0
votes

I'm trying to split my time series data into train and test set. But I'm getting Key Error :1 while running the code:

def prepare_data(data, lags=1):
    X, y = [], []
    for row in range(len(data) - lags - 1):
        a = data[row:(row + lags), 0]
        X.append(a)
        y.append(data[row + lags, 0])

    return np.array(X), np.array(y)     

# prepare the data
lags = 1
X_train, y_train = prepare_data(train, lags)
X_test, y_test = prepare_data(test, lags)
y_true = y_test     # due to naming convention

Error msg:

KeyError Traceback (most recent call last) C:\ProgramData\Anacondaa3\envs\tf\lib\site-packages\pandas\core\indexes\base.py in get_loc(self, key, method, tolerance) 2656 try: -> 2657 return self._engine.get_loc(key) 2658 except KeyError:

pandas/_libs/index.pyx in pandas._libs.index.IndexEngine.get_loc()

pandas/_libs/index.pyx in pandas._libs.index.IndexEngine.get_loc()

pandas/_libs/hashtable_class_helper.pxi in pandas._libs.hashtable.PyObjectHashTable.get_item()

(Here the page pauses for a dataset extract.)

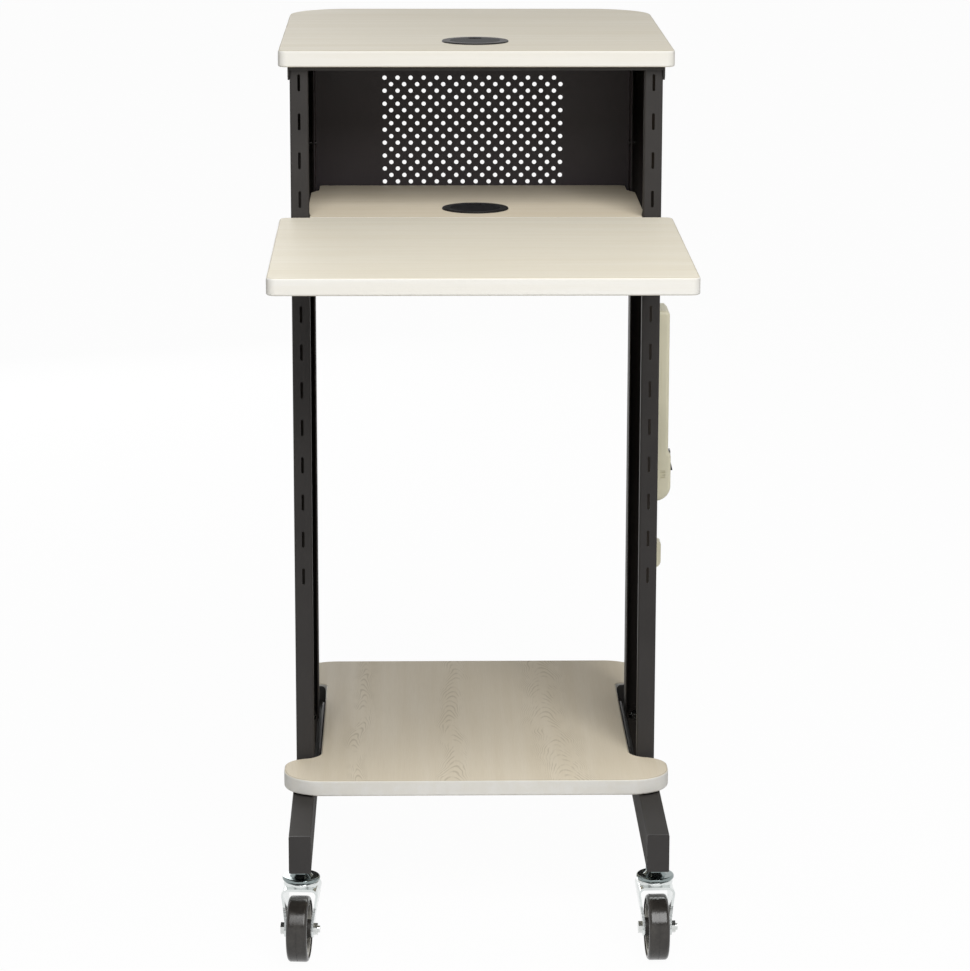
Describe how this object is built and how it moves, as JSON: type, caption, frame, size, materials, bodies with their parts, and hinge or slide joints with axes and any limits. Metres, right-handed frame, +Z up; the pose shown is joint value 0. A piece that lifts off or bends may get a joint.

pandas/_libs/hashtable_class_helper.pxi in pandas._libs.hashtable.PyObjectHashTable.get_item()

KeyError: 1

During handling of the above exception, another exception occurred:

KeyError Traceback (most recent call last) in 1 # prepare the data 2 lags = 1 ----> 3 X_train, y_train = prepare_data(train, lags) 4 X_test, y_test = prepare_data(test, lags) 5 y_true = y_test # due to naming convention

in prepare_data(data, lags) 4 a = data[row:(row + lags)] 5 X.append(a) ----> 6 y.append(data[row + lags]) 7 return np.array(X), np.array(y) 8

C:\ProgramData\Anacondaa3\envs\tf\lib\site-packages\pandas\core\frame.py in getitem(self, key) 2925 if self.columns.nlevels

1: 2926 return self._getitem_multilevel(key) -> 2927 indexer = self.columns.get_loc(key) 2928 if is_integer(indexer): 2929 indexer = [indexer]

C:\ProgramData\Anacondaa3\envs\tf\lib\site-packages\pandas\core\indexes\base.py in get_loc(self, key, method, tolerance) 2657
return self._engine.get_loc(key) 2658 except KeyError: -> 2659 return self._engine.get_loc(self._maybe_cast_indexer(key)) 2660
indexer = self.get_indexer([key], method=method, tolerance=tolerance) 2661 if indexer.ndim > 1 or indexer.size > 1:

pandas/_libs/index.pyx in pandas._libs.index.IndexEngine.get_loc()

pandas/_libs/index.pyx in pandas._libs.index.IndexEngine.get_loc()

pandas/_libs/hashtable_class_helper.pxi in pandas._libs.hashtable.PyObjectHashTable.get_item()

pandas/_libs/hashtable_class_helper.pxi in pandas._libs.hashtable.PyObjectHashTable.get_item()

KeyError: 1

1

1 Answers

0
votes

I guess your index error is raised, because you use the index of the dataframe, but it seems what you really intended was to access it position based.

Please try, if the following change of your code fixes the issue:

  def prepare_data(data, lags=1):
        X, y = [], []
        index_of_y_column= 0    # change this if necessary
        indexes_of_x_columns= [i for i in range(data.shape[1]) if i != index_of_y_column]
        for row in range(len(data) - lags - 1):
            a = data.iloc[(row + lags): indexes_of_x_columns]
            X.append(a)
            y.append(data.iloc[row + lags, index_of_y_column])
        return np.array(X), np.array(y)     

Btw, if you just want to shift one or more columns, or the whole dataframe (in the last case all data is shifted relative to the index), you can also use the shift() method.

E.g. data.shift(1) will shift your whole dataframe by one row.

data['targetcol_shifted']= data['targetcol'].shift(-1)

Will fill a new column targetcol_shifted with the value of targetcol stored in the next row. If you can use shift() I would recommend to prefer it, because it will be much faster, than doing it by hand.